Stanley returned to the Congo, negotiated
with tribal chiefs and obtained fair
concessions that were later falsified to
his advantage by King Leopold. But Stanley
refused to impose treaties on the chiefs
that yielded sovereignty over their land.
In 1886, Stanley led the Emin Pasha Relief
Expedition to rescue Emin Pasha, the
governor of Equatoria in the southern Sudan.
King Leopold II demanded that Stanley take
the longer route, via
the Congo river, hoping to acquire more
territory and perhaps even Equatoria. After
immense hardships and great loss of life,
Stanley met Emin in 1888, discovered the
Ruwenzori Range and Lake
Edward, and emerged from the interior with
Emin and his surviving followers at the end
of 1890.
This expedition tarnished Stanley's name because of the conduct of the other Europeans: British gentlemen and army officers. An army major was shot by a carrier, after behaving with extreme cruelty. Previous expeditions had given Stanley satisfaction, but this one only had caused disaster. Stanley's two-volume account of the expedition, IN DARKEST AFRICA, Or The Quest, Rescue and Retreat of Emin, was published in two volumes in 1890.

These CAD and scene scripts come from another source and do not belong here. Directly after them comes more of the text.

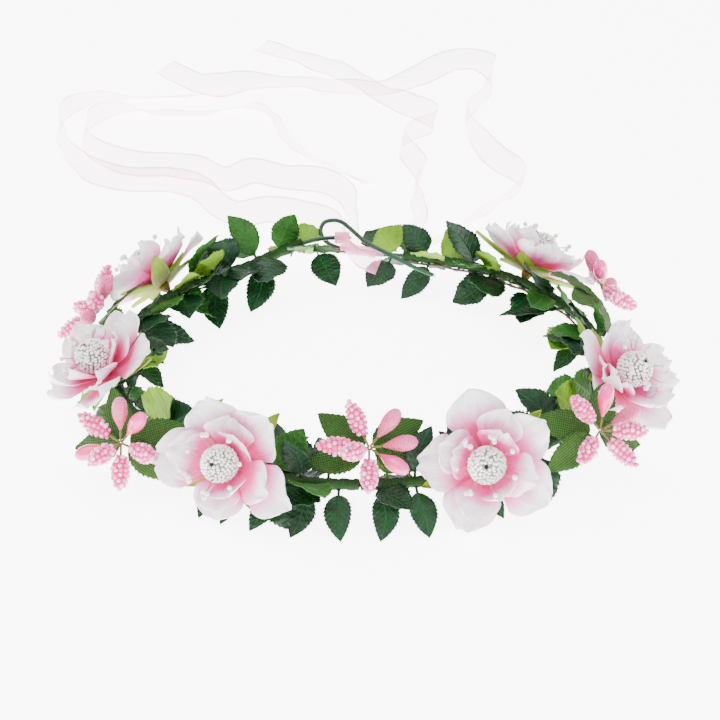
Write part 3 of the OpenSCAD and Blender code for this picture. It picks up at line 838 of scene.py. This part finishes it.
class CROWN_OT_leaves(Operator):
    """Build the cloth leaves along the ring and the net leaves of the sprays"""

    bl_idname = "crown.leaves"
    bl_label = "Leaves"

    def execute(self, context):
        c = colours()
        finishes = [
            leaf_finish("dark leaf cloth", c.leaf_dark, tinted(c.leaf_dark, 3.0), 0.42),
            leaf_finish("green leaf cloth", c.leaf_mid, tinted(c.leaf_mid, 2.0), 0.5),
            leaf_finish("lime leaf cloth", c.leaf_lime, tinted(c.leaf_lime, 1.5), 0.6),
        ]
        net = net_finish("net leaf cloth", c.leaf_net, tinted(c.leaf_net, 2.8))
        rng = np.random.default_rng(sizes().seed)
        for half, word, _ in HALVES:
            for place in ("front", "side", "back"):
                node = f"leaves_{place}_{word}"
                gather = Gather()
                for points in solids(node):
                    leaf = leaf_frame(points)
                    slot = int(rng.choice(3, p=LEAF_SHARES))
                    add_leaf(gather, leaf, rng, slot, sizes().teeth, sizes().leaf_fold)
                    add_stalk(gather, leaf[0], leaf[1], STALK_RADIUS, slot)
                name = node.replace("leaves", "cloth_leaves")
                gather.make(name, half, finishes, (node,), sizes().cloth)
            node = "spray_leaves_" + word
            gather = Gather()
            for points in solids(node):
                leaf = net_leaf_frame(points)
                add_leaf(gather, leaf, rng, 0, sizes().teeth, fold=0.1, loose=0.3)
            gather.make("net_leaves_" + word, half, [net], (node,), sizes().cloth)
        return {"FINISHED"}


# Blossoms

BLOSSOMS = 6
PETAL_HOLE = 1.1 * MM
PETAL_GRID = 17
# Share of a petal's length where it is widest.
PETAL_WIDEST = 0.62
PETAL_CREASE = 0.14 * MM
# How much wider than tall single blossoms are pressed; the others have the usual value.
OUT_OF_ROUND = {3: 0.14, 4: -0.05}
USUAL_OUT_OF_ROUND = 0.05
# The bed that a ball's beads lie on is this far under its skin, and its hole has no beads within
# this distance.
BED_DEPTH = 0.62 * MM
HOLE_CLEAR = 1.25 * MM
PEARL_DEPTH = 0.8 * MM
SEPAL_COUNT = 7
SEPAL_REACH = 17.5 * MM
SEPAL_HOLE = 0.9 * MM
SEPAL_ROWS, SEPAL_COLUMNS = 14, 9
# The sepals, numbered from 0, that are longer than the others, and how many times longer.
LONG_SEPALS = (1, 4)
LONG_SEPAL = 1.55


def blossom_frame(number):
    """Centre of the ball, the way the blossom faces and two directions square to it."""
    centre = welded(f"beaded_ball_{number}")[0].mean(axis=0)
    axis = unit(centre - welded(f"outer_petals_{number}")[0].mean(axis=0))
    side, over = across_and_over(axis, UP)
    return centre, axis, side, over


def depth_below(node, centre, axis):
    """How far back from the ball's centre the lowest part of a node is."""
    return float(-((welded(node)[0] - centre) @ axis).min())


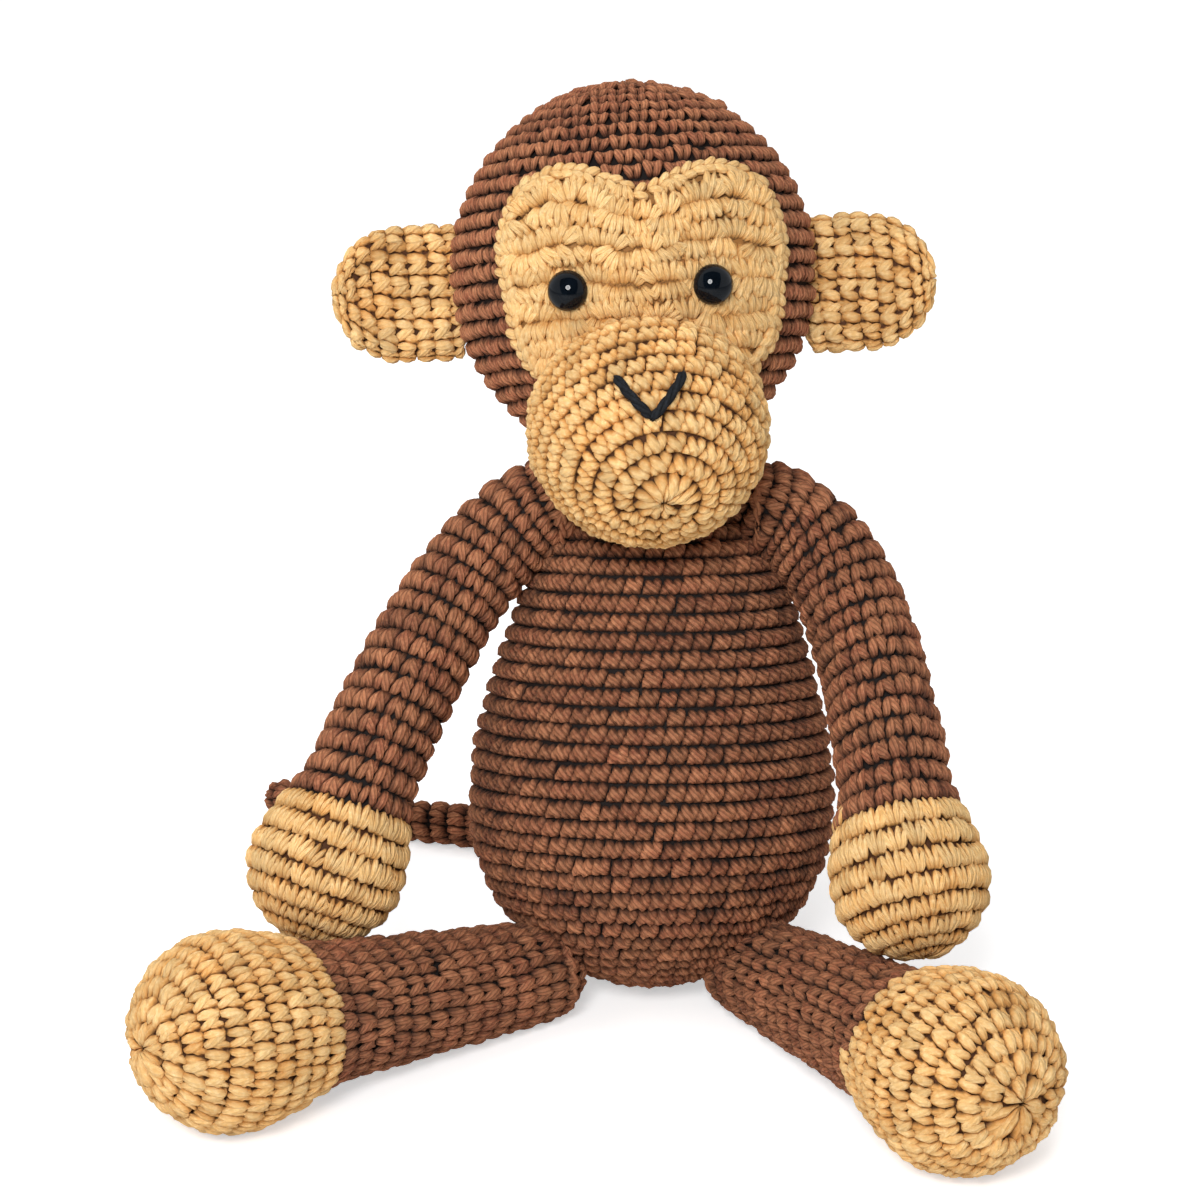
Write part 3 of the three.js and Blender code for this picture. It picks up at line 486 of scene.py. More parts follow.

On his return to Europe, he married Welsh artist Dorothy Tennant and they adopted a child, Denzil. Stanley entered Parliament as a Liberal Unionist member for Lambeth North, serving from 1895 to 1900. He became Sir Henry Morton Stanley when he was made a Knight Grand Cross of the Order of the Bath in 1899, in recognition of his service to the British Empire in Africa. Stanley died in London on May 10, 1904.